Region: Ontario Answer # 291

Intellectual property (IP) is the end product of human creativity and expression. Music, writing, paintings, computer software, inventions, industrial processes, and many other original creative endeavours can be intellectual property.

IP law recognizes that original creators in our society should have special rights. For instance, they should be compensated for use of their IP or have the authority to stop others from using or selling their invention or work. Unlike almost any other type of property, IP is:

  • Intangible
  • Often expensive to develop
  • Easily copied or distributed to an infinite number

The growing use of technologies, such as the Internet, have increased the danger that IP rights will be violated or abused. With effective protection and enforcement of these rights, however, businesses and creative individuals will have an incentive to pursue new scientific, artistic, and business endeavours.

As with any private property, IP owners and creators (not always the same) have enforceable legal rights preventing others from using or profiting from their creations without permission and allowing owners to sell, license, or transfer various IP rights.

 

What types of IP protection are available?

Among the most common types of protection for IP are patents, trademarks, copyrights, and industrial designs.

  • Patents cover new inventions such as processes, machines, manufacturing, composition of matter, or any new and useful improvement of an existing invention
  • Trademarks protect words, symbols, or designs, tastes, textures, moving images, modes of packaging, holograms, sounds, scents, 3-dimensional shapes, and colours (or a combination of these) that distinguish goods or services from others in the marketplace
  • Copyrights provide protection for artistic, dramatic, musical, or literary works (including computer programs)
  • Industrial designs are the visual features of shape, configuration, pattern, or ornament applied to a manufactured article

Others areas of IP law cover trade secrets, integrated circuit topography registrations and plant breeders’ rights. To fully protect your original invention, product, service, or work, you may need to know about the rights and protections associated with more than one type of IP.

For example, a newly invented machine may need a patent to protect its method of operation, an industrial design registration to cover its construction, and a trademark to stop other businesses from using its unique name in the marketplace. While the invention itself does not qualify for copyright, the machine’s operating manual probably does. Each of these rights exists for different periods and may need to be registered or granted in different countries.

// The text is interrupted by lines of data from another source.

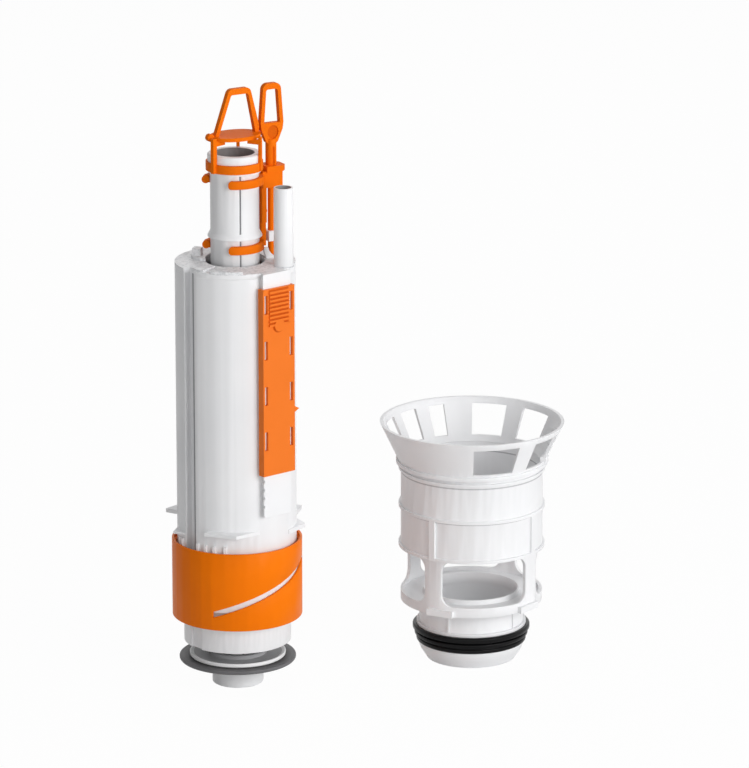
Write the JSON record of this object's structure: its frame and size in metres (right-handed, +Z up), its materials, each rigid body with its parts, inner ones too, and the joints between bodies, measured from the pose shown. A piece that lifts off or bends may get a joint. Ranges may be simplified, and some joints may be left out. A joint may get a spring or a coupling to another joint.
{
  "type": "toilet flush valve",
  "caption": "Dual-flush cistern valve: tube with pull bail and seal in a housing with a setting slider and throttle ring, beside its funnel basket.",
  "frame": {"origin": "middle of the basket's outlet opening, at the bottom of its spigot", "axes": "+Z up along the basket's and the valve's axes, +X to the viewer's right, +Y away from the viewer"},
  "size_m": [0.2121, 0.132, 0.3236],
  "materials": {
    "white_plastic": "satin",
    "orange_plastic": "satin",
    "grey_rubber": "matt",
    "black_rubber": "matt",
    "float_foam": "matt",
    "steel": "drawn"
  },
  "bodies": {
    "basket_and_housing": {"basket_body": "white_plastic", "basket_funnel": "white_plastic", "basket_lip_seal": "black_rubber", "lower_guide": "white_plastic", "housing_shell": "white_plastic", "housing_deck": "white_plastic", "slider_rail": "white_plastic", "refill_tube": "white_plastic", "rod_guide": "white_plastic", "half_float_tray": "white_plastic", "latch_bracket": "white_plastic", "latch_axle": "steel", "upper_guide": "white_plastic"},
    "flush_tube": {"overflow_tube": "white_plastic", "seal_nut": "white_plastic", "flush_seal": "grey_rubber", "seal_retainer": "white_plastic", "tube_o_ring": "black_rubber", "full_flush_bail": "orange_plastic", "half_flush_clip": "orange_plastic", "full_flush_float": "float_foam", "float_clip_low": "white_plastic", "float_clip_high": "white_plastic", "catch_collar": "white_plastic"},
    "short_flush_pull": {"half_flush_pull": "orange_plastic"},
    "volume_slider": {"volume_slider": "orange_plastic"},
    "throttle_ring": {"throttle_ring": "orange_plastic"},
    "throttle_sleeve": {"throttle_sleeve": "white_plastic"},
    "short_flush_float": {"half_flush_float": "float_foam"},
    "release_latch": {"release_latch": "white_plastic"}
  },
  "joints": [
    {"name": "tube_lift", "type": "slide", "parent": "basket_and_housing", "child": "flush_tube", "axis": [0, 0, 1], "range_m": [0, 0.008]},
    {"name": "short_pull_lift", "type": "slide", "parent": "flush_tube", "child": "short_flush_pull", "axis": [0, 0, 1], "range_m": [0, 0.006]},
    {"name": "volume_set", "type": "slide", "parent": "basket_and_housing", "child": "volume_slider", "axis": [0, 0, 1], "range_m": [-0.022, 0.005]},
    {"name": "throttle_turn", "type": "hinge", "parent": "basket_and_housing", "child": "throttle_ring", "pos_m": [-0.125, -0.044, 0.0385], "axis": [0, 0, 1], "range_deg": [0, 106]},
    {"name": "sleeve_drop", "type": "slide", "parent": "basket_and_housing", "child": "throttle_sleeve", "axis": [0, 0, 1], "range_m": [-0.02238, 0]},
    {"name": "short_float_rise", "type": "slide", "parent": "basket_and_housing", "child": "short_flush_float", "axis": [0, 0, 1], "range_m": [0, 0.006]},
    {"name": "latch_tilt", "type": "hinge", "parent": "basket_and_housing", "child": "release_latch", "pos_m": [-0.14866, -0.03766, 0.18725], "axis": [-0.2588, -0.9659, 0], "range_deg": [0, 7.4]}
  ],
  "couplings": [
    {"joint": "sleeve_drop", "follows": "throttle_turn", "m_per_rad": -0.012096},
    {"joint": "latch_tilt", "follows": "short_float_rise", "rad_per_m": 21.367}
  ]
}
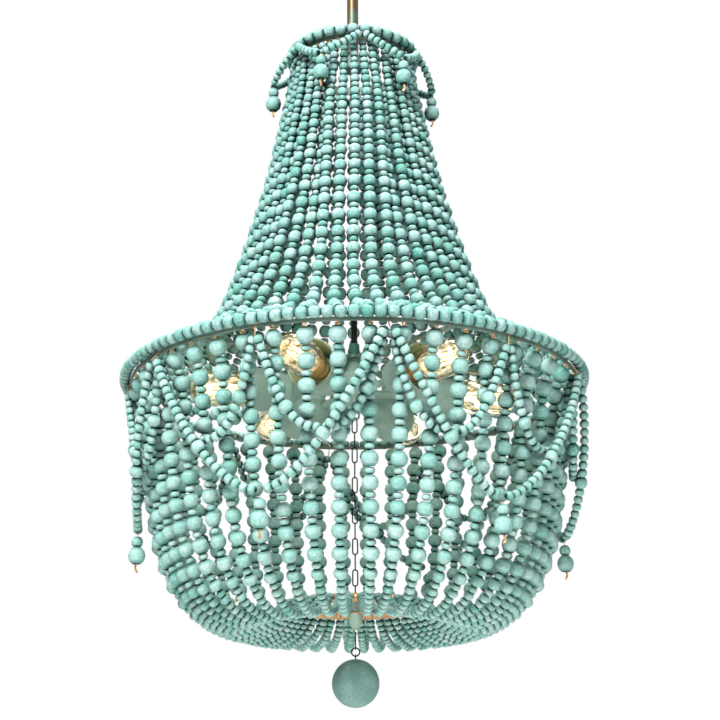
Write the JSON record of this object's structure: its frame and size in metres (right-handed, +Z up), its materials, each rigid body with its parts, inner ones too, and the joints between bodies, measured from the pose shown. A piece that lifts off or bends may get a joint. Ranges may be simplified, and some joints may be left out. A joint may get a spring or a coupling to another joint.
{
  "type": "beaded chandelier",
  "caption": "Beaded basket chandelier: painted bead strings flare from a small top ring to a wide rim and hang in a deep basket, with bead swags, pendants, radial lamps and a drop ball.",
  "frame": {"origin": "middle of the mounting bar's top face, on the ceiling", "axes": "+Z up along the stem, towards the ceiling; -Y towards the viewer of the picture"},
  "size_m": [0.6074, 0.6136, 1.1372],
  "materials": {
    "steel": "zinc plated",
    "stem_metal": "aged, satin",
    "painted_metal": "satin grey-green paint, worn",
    "black_metal": "satin black",
    "upper_beads": "chalky turquoise paint, worn",
    "lower_beads": "chalky pale blue-green paint, worn",
    "bulb_glass": "clear"
  },
  "bodies": {
    "ceiling": {"mounting_bar": "steel", "canopy_loop": "stem_metal"},
    "canopy": {"canopy": "stem_metal", "canopy_collar": "stem_metal"},
    "link": {"hanging_link": "stem_metal"},
    "fixture": {"stem_loop": "stem_metal", "stem": "stem_metal", "top_frame": "painted_metal", "inner_rod": "black_metal", "rod_coupling": "painted_metal", "rim_frame": "painted_metal", "top_bead_row": "upper_beads", "rim_bead_row": "upper_beads", "upper_strings_1": "upper_beads", "upper_strings_2": "upper_beads", "upper_strings_3": "upper_beads", "upper_strings_4": "upper_beads", "upper_strings_5": "upper_beads", "upper_strings_6": "upper_beads", "top_swags": "upper_beads", "basket_strings_1": "lower_beads", "basket_strings_2": "lower_beads", "basket_strings_3": "lower_beads", "basket_strings_4": "lower_beads", "basket_strings_5": "lower_beads", "basket_strings_6": "lower_beads", "short_swags": "lower_beads", "long_swags": "lower_beads", "lamp_hub": "painted_metal", "lamp_cup_1": "painted_metal", "lamp_cup_2": "painted_metal", "lamp_cup_3": "painted_metal", "lamp_cup_4": "painted_metal", "lamp_cup_5": "painted_metal", "lamp_cup_6": "painted_metal", "chain": "black_metal", "bottom_ring": "painted_metal", "bottom_cap": "painted_metal"},
    "top_pendant_1": {"top_pendant_1": "upper_beads"},
    "rim_pendant_1": {"rim_pendant_1": "lower_beads"},
    "bulb_1": {"bulb_1": "bulb_glass"},
    "top_pendant_2": {"top_pendant_2": "upper_beads"},
    "rim_pendant_2": {"rim_pendant_2": "lower_beads"},
    "bulb_2": {"bulb_2": "bulb_glass"},
    "top_pendant_3": {"top_pendant_3": "upper_beads"},
    "rim_pendant_3": {"rim_pendant_3": "lower_beads"},
    "bulb_3": {"bulb_3": "bulb_glass"},
    "top_pendant_4": {"top_pendant_4": "upper_beads"},
    "rim_pendant_4": {"rim_pendant_4": "lower_beads"},
    "bulb_4": {"bulb_4": "bulb_glass"},
    "top_pendant_5": {"top_pendant_5": "upper_beads"},
    "rim_pendant_5": {"rim_pendant_5": "lower_beads"},
    "bulb_5": {"bulb_5": "bulb_glass"},
    "top_pendant_6": {"top_pendant_6": "upper_beads"},
    "rim_pendant_6": {"rim_pendant_6": "lower_beads"},
    "bulb_6": {"bulb_6": "bulb_glass"},
    "hook": {"drop_hook": "black_metal"},
    "ball": {"split_ring": "black_metal", "drop_ball": "upper_beads"}
  },
  "joints": [
    {"name": "canopy_slide", "type": "slide", "parent": "ceiling", "child": "canopy", "axis": [0, 0, -1], "range_m": [0, 0.024]},
    {"name": "link_swing", "type": "hinge", "parent": "ceiling", "child": "link", "pos_m": [0, 0, -0.05475], "axis": [1, 0, 0], "range_deg": [-15, 15]},
    {"name": "fixture_swing", "type": "hinge", "parent": "link", "child": "fixture", "pos_m": [0, 0, -0.08345], "axis": [0, 1, 0], "range_deg": [-15, 15]},
    {"name": "top_pendant_1_swing", "type": "hinge", "parent": "fixture", "child": "top_pendant_1", "pos_m": [-0.04259, -0.10283, -0.294], "axis": [-0.9239, 0.3827, 0], "range_deg": [-3, 60]},
    {"name": "top_pendant_2_swing", "type": "hinge", "parent": "fixture", "child": "top_pendant_2", "pos_m": [0.06776, -0.0883, -0.294], "axis": [-0.7934, -0.6088, 0], "range_deg": [-3, 60]},
    {"name": "top_pendant_3_swing", "type": "hinge", "parent": "fixture", "child": "top_pendant_3", "pos_m": [0.11035, 0.01453, -0.294], "axis": [0.1305, -0.9914, 0], "range_deg": [-3, 60]},
    {"name": "top_pendant_4_swing", "type": "hinge", "parent": "fixture", "child": "top_pendant_4", "pos_m": [0.04259, 0.10283, -0.294], "axis": [0.9239, -0.3827, 0], "range_deg": [-3, 60]},
    {"name": "top_pendant_5_swing", "type": "hinge", "parent": "fixture", "child": "top_pendant_5", "pos_m": [-0.06776, 0.0883, -0.294], "axis": [0.7934, 0.6088, 0], "range_deg": [-3, 60]},
    {"name": "top_pendant_6_swing", "type": "hinge", "parent": "fixture", "child": "top_pendant_6", "pos_m": [-0.11035, -0.01453, -0.294], "axis": [-0.1305, 0.9914, 0], "range_deg": [-3, 60]},
    {"name": "rim_pendant_1_swing", "type": "hinge", "parent": "fixture", "child": "rim_pendant_1", "pos_m": [-0.10409, -0.2513, -0.926], "axis": [-0.9239, 0.3827, 0], "range_deg": [-12, 40]},
    {"name": "rim_pendant_2_swing", "type": "hinge", "parent": "fixture", "child": "rim_pendant_2", "pos_m": [0.16558, -0.21579, -0.926], "axis": [-0.7934, -0.6088, 0], "range_deg": [-12, 40]},
    {"name": "rim_pendant_3_swing", "type": "hinge", "parent": "fixture", "child": "rim_pendant_3", "pos_m": [0.26967, 0.0355, -0.926], "axis": [0.1305, -0.9914, 0], "range_deg": [-12, 40]},
    {"name": "rim_pendant_4_swing", "type": "hinge", "parent": "fixture", "child": "rim_pendant_4", "pos_m": [0.10409, 0.2513, -0.926], "axis": [0.9239, -0.3827, 0], "range_deg": [-12, 40]},
    {"name": "rim_pendant_5_swing", "type": "hinge", "parent": "fixture", "child": "rim_pendant_5", "pos_m": [-0.16558, 0.21579, -0.926], "axis": [0.7934, 0.6088, 0], "range_deg": [-12, 40]},
    {"name": "rim_pendant_6_swing", "type": "hinge", "parent": "fixture", "child": "rim_pendant_6", "pos_m": [-0.26967, -0.0355, -0.926], "axis": [-0.1305, 0.9914, 0], "range_deg": [-12, 40]},
    {"name": "bulb_1_turn", "type": "hinge", "parent": "fixture", "child": "bulb_1", "pos_m": [0, 0, -0.737], "axis": [-0.3827, -0.9239, 0], "continuous": true},
    {"name": "bulb_2_turn", "type": "hinge", "parent": "fixture", "child": "bulb_2", "pos_m": [0, 0, -0.737], "axis": [0.6088, -0.7934, 0], "continuous": true},
    {"name": "bulb_3_turn", "type": "hinge", "parent": "fixture", "child": "bulb_3", "pos_m": [0, 0, -0.737], "axis": [0.9914, 0.1305, 0], "continuous": true},
    {"name": "bulb_4_turn", "type": "hinge", "parent": "fixture", "child": "bulb_4", "pos_m": [0, 0, -0.737], "axis": [0.3827, 0.9239, 0], "continuous": true},
    {"name": "bulb_5_turn", "type": "hinge", "parent": "fixture", "child": "bulb_5", "pos_m": [0, 0, -0.737], "axis": [-0.6088, 0.7934, 0], "continuous": true},
    {"name": "bulb_6_turn", "type": "hinge", "parent": "fixture", "child": "bulb_6", "pos_m": [0, 0, -0.737], "axis": [-0.9914, -0.1305, 0], "continuous": true},
    {"name": "hook_swing", "type": "hinge", "parent": "fixture", "child": "hook", "pos_m": [0, 0, -1.0479], "axis": [1, 0, 0], "range_deg": [-30, 30]},
    {"name": "ball_swing", "type": "hinge", "parent": "hook", "child": "ball", "pos_m": [0, 0, -1.067], "axis": [0, 1, 0], "range_deg": [-30, 30]}
  ]
}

What laws affect IP rights?

In Canada, IP rights are granted under the:

  • Copyright Act
  • Industrial Design Act
  • Integrated Circuit Topography Act
  • Patent Act
  • Plant Breeders’ Rights Act
  • Trademarks Act

Enforcement or use of these rights may also arise under other legislation, such as the Competition Act, the common law and Québec’s Civil Code, including rights given to trade secrets and unregistered trademarks.